I do kind of have a thing for elephant figures. Some are collected, some gifted, they are sprinkled all around the house. But yes, a fair number of them have migrated here to the yellow cubbies and as my student pointed out, they have a certain charm.
^ Fast forward to Saturday afternoon. I was milling around the thrift store, shaking my brain loose from its usual patterns as only a mill around the thrift store can, when I saw this fellow.
A stone elephant.
I knew we were destined to be together.
^ So I brought him home and added him to the herd.
Or, I should say, her.
My elephants are mostly girls. I'm all about the matriarchs.
^ Here she stands, welcomed to the group by two ornate ladies that my mother-in-law brought home from India and kept in her own collection of miniatures for many years before they came to me.
See the gold wire wrapped around the newcomer's head? Attached to that is a tiny carved elephant that a freshman year dorm mate bought for me when I positively drooled over hers. The gold necklace and clasp on which it was originally hung have long since faded into history, but the tiny charm remains, and I treasure it beyond reason.
^ If I had taken these photos a week ago, the plant in this white elephant planter would have looked quite different, long green tendrils gracefully reaching up and trailing down.
Then we had a week of sunshine and the poor little plant died of either surprise or dehydration. Well, as you can see, she didn't completely die but lost over half her leaves to this freakishly unnatural phenomenon.
Sunshine in winter is quite a shock to all our systems.
The glass elephant at the planter's feet came to me seven years ago, a gift from my two younger daughters that they found on a visit to Dale Chihuly's Museum of Glass in Tacoma. I cherish the little rascal.

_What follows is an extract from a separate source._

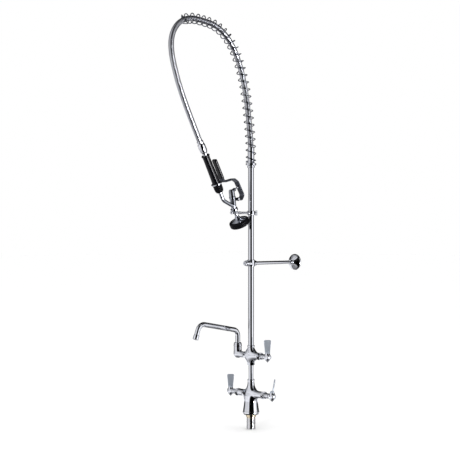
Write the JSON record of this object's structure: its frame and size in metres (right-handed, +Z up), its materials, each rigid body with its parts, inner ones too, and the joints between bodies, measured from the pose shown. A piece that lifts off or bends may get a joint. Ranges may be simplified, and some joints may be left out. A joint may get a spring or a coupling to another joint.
{
  "type": "pre rinse faucet",
  "caption": "Deck-mounted pre-rinse faucet: lever mixing base, add-on swing spout, tall braced riser, spring-guided hose and a squeeze spray valve on a hook.",
  "frame": {"origin": "centre of the deck plane on the base's vertical axis, where the gasket sits", "axes": "+Z up along the riser, -Y to the front (the side the hose, spray valve and spout hang on), +X towards the cold handle and the add-on faucet's handle"},
  "size_m": [0.2032, 0.52, 1.2158],
  "materials": {
    "chrome": "polished chrome plate on brass",
    "rubber": "smooth black rubber",
    "grip_plastic": "satin black plastic",
    "seal_rubber": "moulded seal rubber",
    "brass": "machined brass with light plating",
    "white_plastic": "moulded plastic",
    "braid": "braided stainless wire",
    "spring_steel": "bright spring wire",
    "spray_steel": "satin stainless steel"
  },
  "bodies": {
    "frame": {"deck_gasket": "rubber", "shank": "brass", "base_body": "chrome", "check_valves": "white_plastic", "hot_bonnet": "chrome", "hot_cartridge": "white_plastic", "cold_bonnet": "chrome", "cold_cartridge": "white_plastic", "lower_tube": "chrome", "coupling_nut": "chrome", "add_on_body": "chrome", "pot_bonnet": "chrome", "pot_cartridge": "white_plastic", "riser_collar": "chrome", "spout_nut": "chrome", "riser": "chrome", "top_collar": "chrome", "bracket_clamp": "chrome", "bracket_screw": "chrome", "bracket_rod": "chrome", "flange_collar": "chrome", "wall_flange": "chrome", "wall_plate": "spray_steel", "hook_clamp": "chrome", "hook_knob": "chrome", "hook_fork": "chrome", "hose": "braid", "hose_top_ferrule": "chrome", "guide_spring": "spring_steel"},
    "hot_handle": {"hot_spindle": "chrome", "hot_lever": "chrome", "hot_screw": "chrome"},
    "cold_handle": {"cold_spindle": "chrome", "cold_lever": "chrome", "cold_screw": "chrome"},
    "pot_handle": {"pot_spindle": "chrome", "pot_lever": "chrome", "pot_screw": "chrome"},
    "spout": {"spout_tube": "chrome", "spout_retainer": "chrome", "spout_seals": "seal_rubber", "spout_outlet": "chrome", "spout_screen": "chrome"},
    "spray": {"hose_end_nut": "chrome", "grip_tube": "chrome", "grip": "grip_plastic", "grip_flange": "chrome", "grip_cup": "rubber", "spray_casting": "chrome", "spray_bonnet": "chrome", "seat_washer": "seal_rubber", "valve_spring": "spring_steel", "lever_pin": "chrome", "bumper": "rubber", "face_ring": "chrome", "spray_plate": "spray_steel"},
    "squeeze": {"lever_strap": "chrome", "lever_pad": "grip_plastic"},
    "stem": {"spray_stem": "chrome"}
  },
  "joints": [
    {"name": "hot_turn", "type": "hinge", "parent": "frame", "child": "hot_handle", "pos_m": [-0.088, 0, 0.0615], "axis": [1, 0, 0], "range_deg": [0, 90]},
    {"name": "cold_turn", "type": "hinge", "parent": "frame", "child": "cold_handle", "pos_m": [0.088, 0, 0.0615], "axis": [1, 0, 0], "range_deg": [0, 90]},
    {"name": "pot_turn", "type": "hinge", "parent": "frame", "child": "pot_handle", "pos_m": [0.069, 0, 0.176], "axis": [1, 0, 0], "range_deg": [0, 90]},
    {"name": "spout_swing", "type": "hinge", "parent": "frame", "child": "spout", "pos_m": [-0.057, 0, 0.2], "axis": [0, 0, 1], "range_deg": [-250, 70]},
    {"name": "spray_lift", "type": "slide", "parent": "frame", "child": "spray", "axis": [0, -1, 0], "range_m": [0, 0.045], "deforming": ["hose"]},
    {"name": "squeeze_turn", "type": "hinge", "parent": "spray", "child": "squeeze", "pos_m": [0, -0.06047, 0.64345], "axis": [1, 0, 0], "range_deg": [0, 3], "stiffness_Nm_per_rad": 3, "springref_deg": -3.44},
    {"name": "stem_push", "type": "slide", "parent": "spray", "child": "stem", "axis": [0, -0.8746, -0.4848], "range_m": [0, 0.00152]}
  ],
  "couplings": [
    {"joint": "stem_push", "follows": "squeeze_turn", "m_per_rad": 0.029}
  ]
}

^ The lower, smaller shelf is home to a brass baby that I found several summers ago on a different trip to the thrift store. I immediately fell in love with her because she feels substantial and heavy in the hand, which is a pleasing feature for an elephant. But her right front and back legs are slightly shorter than her left, and I quickly discovered that this fatal flaw caused her to tip over. Unfailingly.
But I brought her home anyway and fixed her up with a tiny bit of that sticky putty business that normally affixes posters to dorm room walls. Fatal flaw no more.
^ And so it was that I stood in front of my elephants again today and fell in love all over again with each one of them, tucked into their cozy and freshly cleaned yellow home.
^ And you better believe that when my student comes back tomorrow, I'll be sure to introduce her to my new elephant.